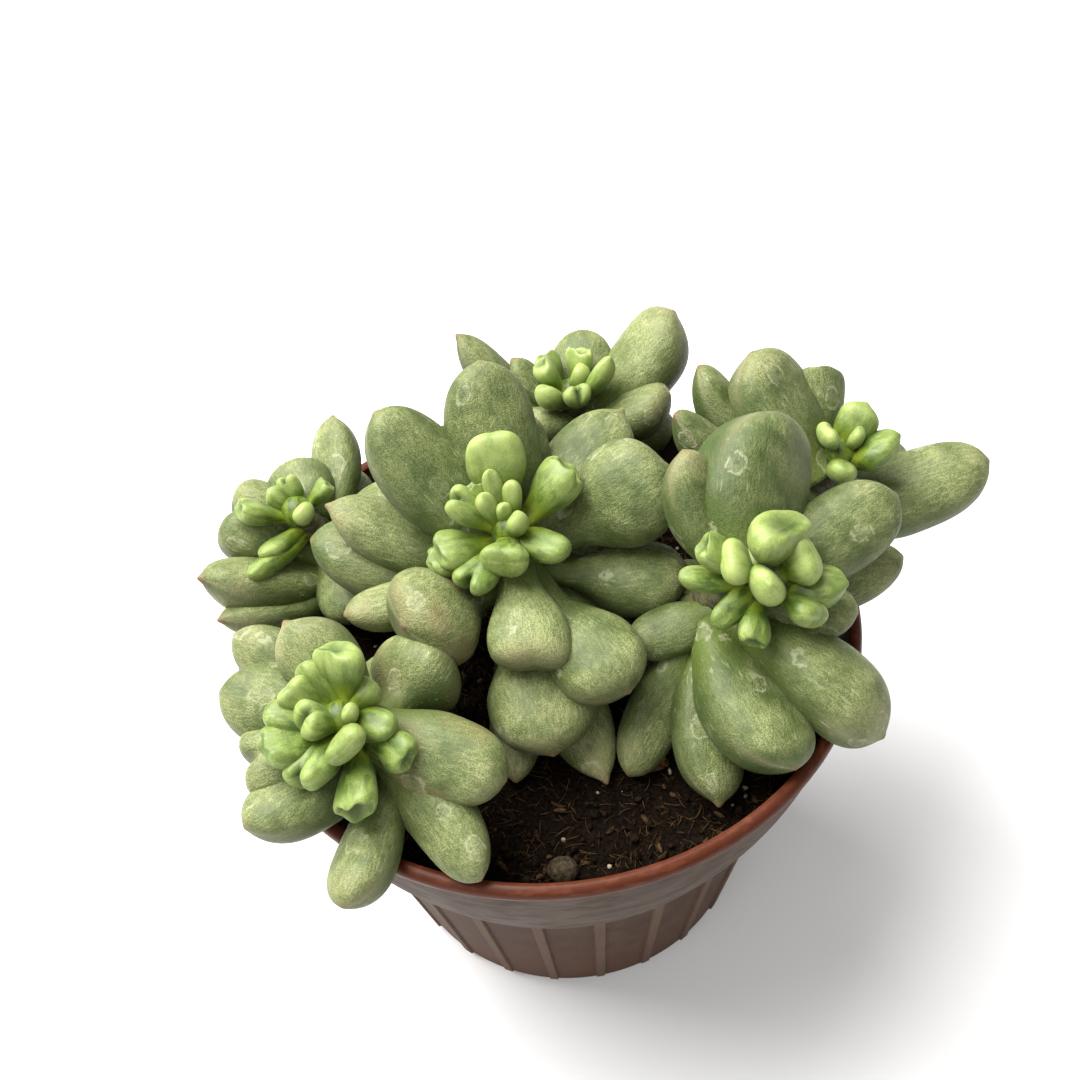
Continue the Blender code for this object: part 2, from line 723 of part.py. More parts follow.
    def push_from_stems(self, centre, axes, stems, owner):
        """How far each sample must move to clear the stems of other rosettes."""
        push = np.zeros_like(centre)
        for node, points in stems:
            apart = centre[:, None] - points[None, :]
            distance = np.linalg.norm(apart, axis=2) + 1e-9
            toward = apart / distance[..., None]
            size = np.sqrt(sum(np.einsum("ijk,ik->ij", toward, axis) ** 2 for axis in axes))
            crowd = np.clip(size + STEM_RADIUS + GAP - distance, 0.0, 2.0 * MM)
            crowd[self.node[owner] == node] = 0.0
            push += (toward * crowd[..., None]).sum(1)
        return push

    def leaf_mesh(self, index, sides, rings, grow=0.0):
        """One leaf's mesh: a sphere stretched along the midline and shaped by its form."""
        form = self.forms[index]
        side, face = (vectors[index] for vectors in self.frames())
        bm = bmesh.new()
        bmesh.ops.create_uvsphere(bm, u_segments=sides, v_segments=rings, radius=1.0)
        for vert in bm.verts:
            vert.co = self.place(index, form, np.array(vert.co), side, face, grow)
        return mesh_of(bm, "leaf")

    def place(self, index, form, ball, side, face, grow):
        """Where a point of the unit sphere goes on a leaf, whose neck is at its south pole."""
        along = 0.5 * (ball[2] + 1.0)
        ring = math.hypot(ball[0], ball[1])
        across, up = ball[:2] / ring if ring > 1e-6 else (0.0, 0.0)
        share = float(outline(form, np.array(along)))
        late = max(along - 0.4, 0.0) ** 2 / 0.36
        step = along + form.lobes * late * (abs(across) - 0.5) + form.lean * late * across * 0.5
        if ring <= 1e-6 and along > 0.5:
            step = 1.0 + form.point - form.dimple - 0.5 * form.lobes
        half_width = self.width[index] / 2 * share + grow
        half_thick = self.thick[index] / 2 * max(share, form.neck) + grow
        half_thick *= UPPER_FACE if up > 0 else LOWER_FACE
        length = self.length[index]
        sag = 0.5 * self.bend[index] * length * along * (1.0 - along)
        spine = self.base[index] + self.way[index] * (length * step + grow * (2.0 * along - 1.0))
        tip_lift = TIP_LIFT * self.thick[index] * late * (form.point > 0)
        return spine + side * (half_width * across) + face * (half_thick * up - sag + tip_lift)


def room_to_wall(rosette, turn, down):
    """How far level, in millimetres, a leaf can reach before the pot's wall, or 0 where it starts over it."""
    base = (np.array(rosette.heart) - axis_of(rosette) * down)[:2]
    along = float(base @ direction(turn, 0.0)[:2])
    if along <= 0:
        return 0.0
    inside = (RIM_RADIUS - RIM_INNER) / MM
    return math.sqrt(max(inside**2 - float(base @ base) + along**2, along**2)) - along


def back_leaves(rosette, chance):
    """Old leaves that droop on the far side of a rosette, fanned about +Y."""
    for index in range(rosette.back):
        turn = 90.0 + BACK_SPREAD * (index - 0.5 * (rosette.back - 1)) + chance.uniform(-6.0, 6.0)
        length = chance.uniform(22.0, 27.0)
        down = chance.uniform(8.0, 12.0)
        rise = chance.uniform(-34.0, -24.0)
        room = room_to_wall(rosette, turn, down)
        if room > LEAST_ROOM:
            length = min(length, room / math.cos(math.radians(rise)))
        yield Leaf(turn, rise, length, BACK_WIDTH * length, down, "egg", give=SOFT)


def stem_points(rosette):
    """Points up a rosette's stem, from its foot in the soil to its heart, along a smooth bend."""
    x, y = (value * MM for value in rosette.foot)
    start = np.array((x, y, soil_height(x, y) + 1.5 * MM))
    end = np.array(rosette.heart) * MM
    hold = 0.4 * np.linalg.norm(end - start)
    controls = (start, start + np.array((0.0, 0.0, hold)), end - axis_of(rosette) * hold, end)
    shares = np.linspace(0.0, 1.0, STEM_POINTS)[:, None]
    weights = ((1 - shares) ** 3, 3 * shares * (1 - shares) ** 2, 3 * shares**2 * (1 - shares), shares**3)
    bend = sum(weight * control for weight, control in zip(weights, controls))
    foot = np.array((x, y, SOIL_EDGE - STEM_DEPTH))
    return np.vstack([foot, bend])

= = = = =

* **Given exercise**:
Copy out the material word for word and line for line.

* **Response for this exercise**:
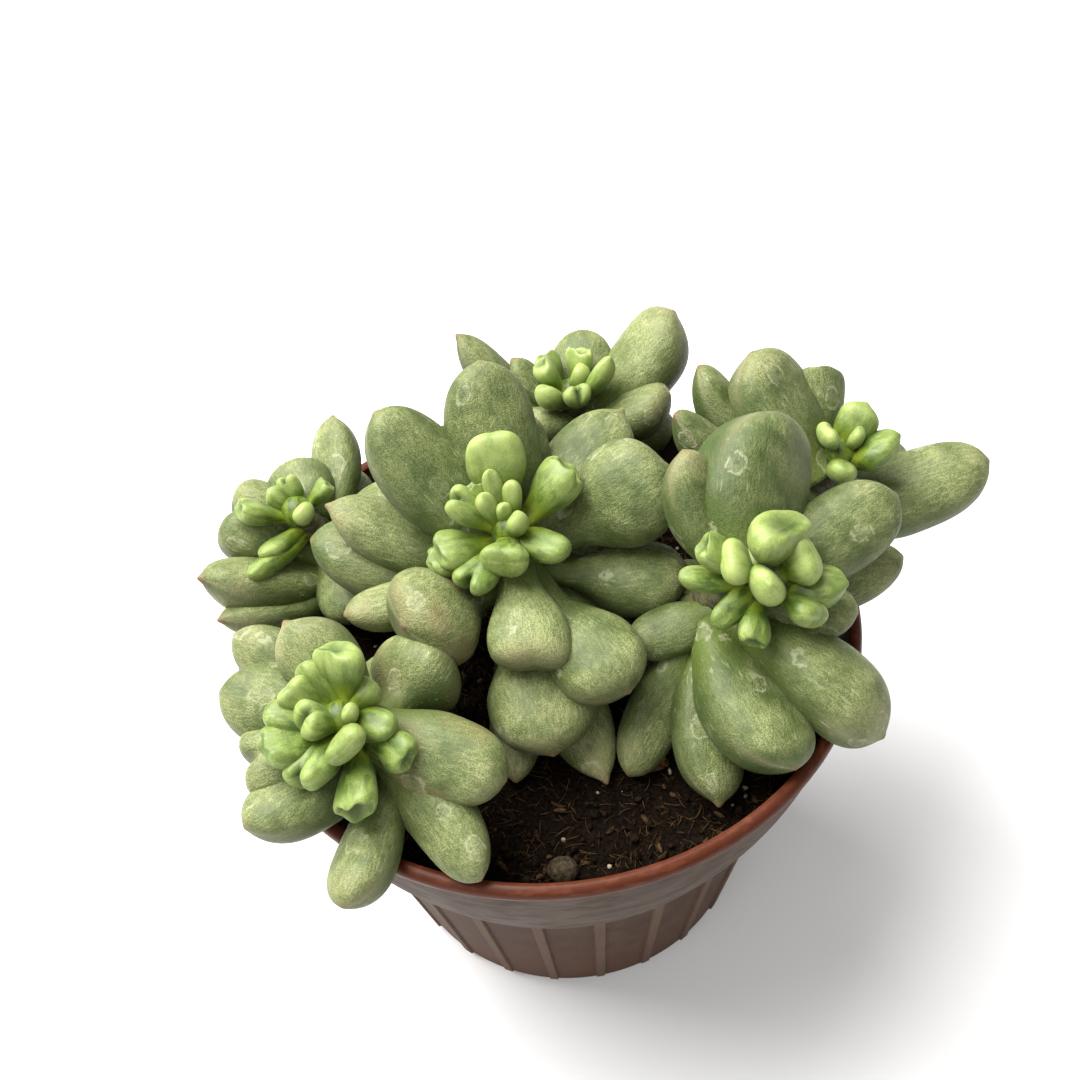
Continue the Blender code for this object: part 2, from line 723 of part.py. More parts follow.
    def push_from_stems(self, centre, axes, stems, owner):
        """How far each sample must move to clear the stems of other rosettes."""
        push = np.zeros_like(centre)
        for node, points in stems:
            apart = centre[:, None] - points[None, :]
            distance = np.linalg.norm(apart, axis=2) + 1e-9
            toward = apart / distance[..., None]
            size = np.sqrt(sum(np.einsum("ijk,ik->ij", toward, axis) ** 2 for axis in axes))
            crowd = np.clip(size + STEM_RADIUS + GAP - distance, 0.0, 2.0 * MM)
            crowd[self.node[owner] == node] = 0.0
            push += (toward * crowd[..., None]).sum(1)
        return push

    def leaf_mesh(self, index, sides, rings, grow=0.0):
        """One leaf's mesh: a sphere stretched along the midline and shaped by its form."""
        form = self.forms[index]
        side, face = (vectors[index] for vectors in self.frames())
        bm = bmesh.new()
        bmesh.ops.create_uvsphere(bm, u_segments=sides, v_segments=rings, radius=1.0)
        for vert in bm.verts:
            vert.co = self.place(index, form, np.array(vert.co), side, face, grow)
        return mesh_of(bm, "leaf")

    def place(self, index, form, ball, side, face, grow):
        """Where a point of the unit sphere goes on a leaf, whose neck is at its south pole."""
        along = 0.5 * (ball[2] + 1.0)
        ring = math.hypot(ball[0], ball[1])
        across, up = ball[:2] / ring if ring > 1e-6 else (0.0, 0.0)
        share = float(outline(form, np.array(along)))
        late = max(along - 0.4, 0.0) ** 2 / 0.36
        step = along + form.lobes * late * (abs(across) - 0.5) + form.lean * late * across * 0.5
        if ring <= 1e-6 and along > 0.5:
            step = 1.0 + form.point - form.dimple - 0.5 * form.lobes
        half_width = self.width[index] / 2 * share + grow
        half_thick = self.thick[index] / 2 * max(share, form.neck) + grow
        half_thick *= UPPER_FACE if up > 0 else LOWER_FACE
        length = self.length[index]
        sag = 0.5 * self.bend[index] * length * along * (1.0 - along)
        spine = self.base[index] + self.way[index] * (length * step + grow * (2.0 * along - 1.0))
        tip_lift = TIP_LIFT * self.thick[index] * late * (form.point > 0)
        return spine + side * (half_width * across) + face * (half_thick * up - sag + tip_lift)


def room_to_wall(rosette, turn, down):
    """How far level, in millimetres, a leaf can reach before the pot's wall, or 0 where it starts over it."""
    base = (np.array(rosette.heart) - axis_of(rosette) * down)[:2]
    along = float(base @ direction(turn, 0.0)[:2])
    if along <= 0:
        return 0.0
    inside = (RIM_RADIUS - RIM_INNER) / MM
    return math.sqrt(max(inside**2 - float(base @ base) + along**2, along**2)) - along


def back_leaves(rosette, chance):
    """Old leaves that droop on the far side of a rosette, fanned about +Y."""
    for index in range(rosette.back):
        turn = 90.0 + BACK_SPREAD * (index - 0.5 * (rosette.back - 1)) + chance.uniform(-6.0, 6.0)
        length = chance.uniform(22.0, 27.0)
        down = chance.uniform(8.0, 12.0)
        rise = chance.uniform(-34.0, -24.0)
        room = room_to_wall(rosette, turn, down)
        if room > LEAST_ROOM:
            length = min(length, room / math.cos(math.radians(rise)))
        yield Leaf(turn, rise, length, BACK_WIDTH * length, down, "egg", give=SOFT)


def stem_points(rosette):
    """Points up a rosette's stem, from its foot in the soil to its heart, along a smooth bend."""
    x, y = (value * MM for value in rosette.foot)
    start = np.array((x, y, soil_height(x, y) + 1.5 * MM))
    end = np.array(rosette.heart) * MM
    hold = 0.4 * np.linalg.norm(end - start)
    controls = (start, start + np.array((0.0, 0.0, hold)), end - axis_of(rosette) * hold, end)
    shares = np.linspace(0.0, 1.0, STEM_POINTS)[:, None]
    weights = ((1 - shares) ** 3, 3 * shares * (1 - shares) ** 2, 3 * shares**2 * (1 - shares), shares**3)
    bend = sum(weight * control for weight, control in zip(weights, controls))
    foot = np.array((x, y, SOIL_EDGE - STEM_DEPTH))
    return np.vstack([foot, bend])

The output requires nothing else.